Gas originating from the comet enters the instrument through the 6 mm diameter circular opening and remains confined within the spherical cavity (a). Since the opening is much smaller than the cavity, the possibility of escape for gas molecules is strongly reduced. Due to numerous collisions, the gas is first isotropised and thermalised at the temperature of the spherical cavity; this temperature is actively measured by the instrument. The ionisation region, which is separated by an inner shield (b) and also by a grid that repels ions from outside (d), operates according to the extractor-type ionisation gauge principle (Redhead 1966). The working principle is the same as for the nude gauge (see Balsiger et al. 2007 and Graf et al. 2008 for a more detailed explanation): the ionised particles are accelerated towards a base plate, focused by a reflector, and finally collected by an electrometer. The biggest difference between the two gauges is the manner employed to ionise the gas. Unlike the nude gauge, the RG does not use a hot filament. In order to keep the walls of the spherical cavity and the boom containing the ionisation region at a moderate temperature (the surrounding coma is much colder than the typical 0 °C of the RG), it uses a microtip field emitter (c), which is a type of cold electron source. Opposite the microtip, an electron repeller (e) sends electrons back to the ionisation region, hence increasing the ionisation efficiency of the gauge.

Combining the aforementioned measuring principle with the correlation between increases in density and the presence of icy particles inside the RG (presented in Sect. 2.1), it is possible to determine when there is a dust particle with a volatile component inside the instrument.
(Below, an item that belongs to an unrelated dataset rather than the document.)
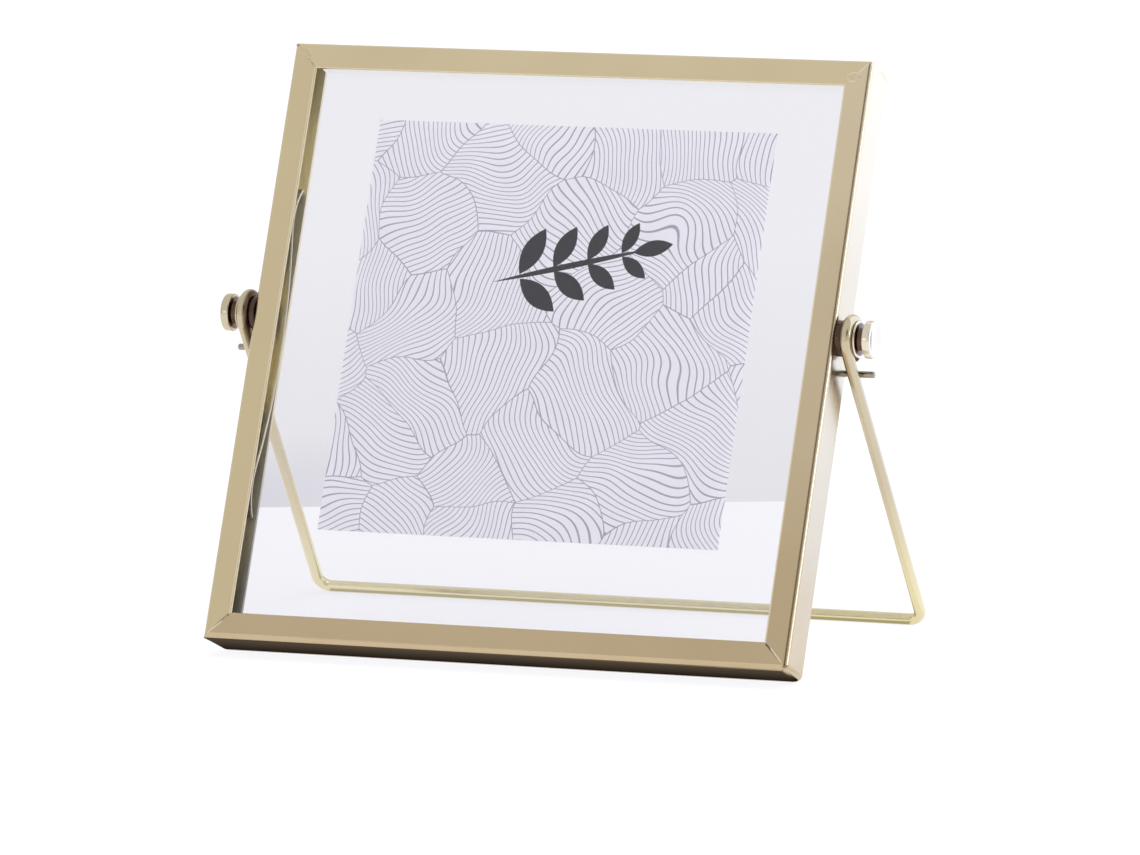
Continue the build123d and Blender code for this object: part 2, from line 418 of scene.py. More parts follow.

2.3 Feature identification

In Sect. 1, we remark on the fact that there are several factors that complicate the identification of features from the measurements of the RG. The main difficulties encountered in the analysis are: (1) the high nominal RG signal; (2) the noise in the measurements; (3) the short duration of the feature; and (4) the offset measurements. These are discussed in detail in the following:

The density measured by the RG is generally high (the average of the measurements is ~ 10⁸ cm^-3). This means that it is arduous to resolve small features as they blend into the nominal RG signal.

Additionally, the RG exhibits a very noisy behaviour, making it difficult to discern features. Thus, the best conditions for identifying features are when the density is relatively uniform or the amount of volatiles in the icy particle leads to a feature dominating the nominal RG signal.

Another issue that complicates the identification of icy particles detected by the RG is the occasional scarcity of data points that make up the features generated by the sublimation of the volatile content of these particles. This can happen either if the feature is barely above the nominal RG signal as previously mentioned or if the volatile part of the icy particle undergoes sublimation particularly quickly, resulting in very sparse instances of data acquisition of the event.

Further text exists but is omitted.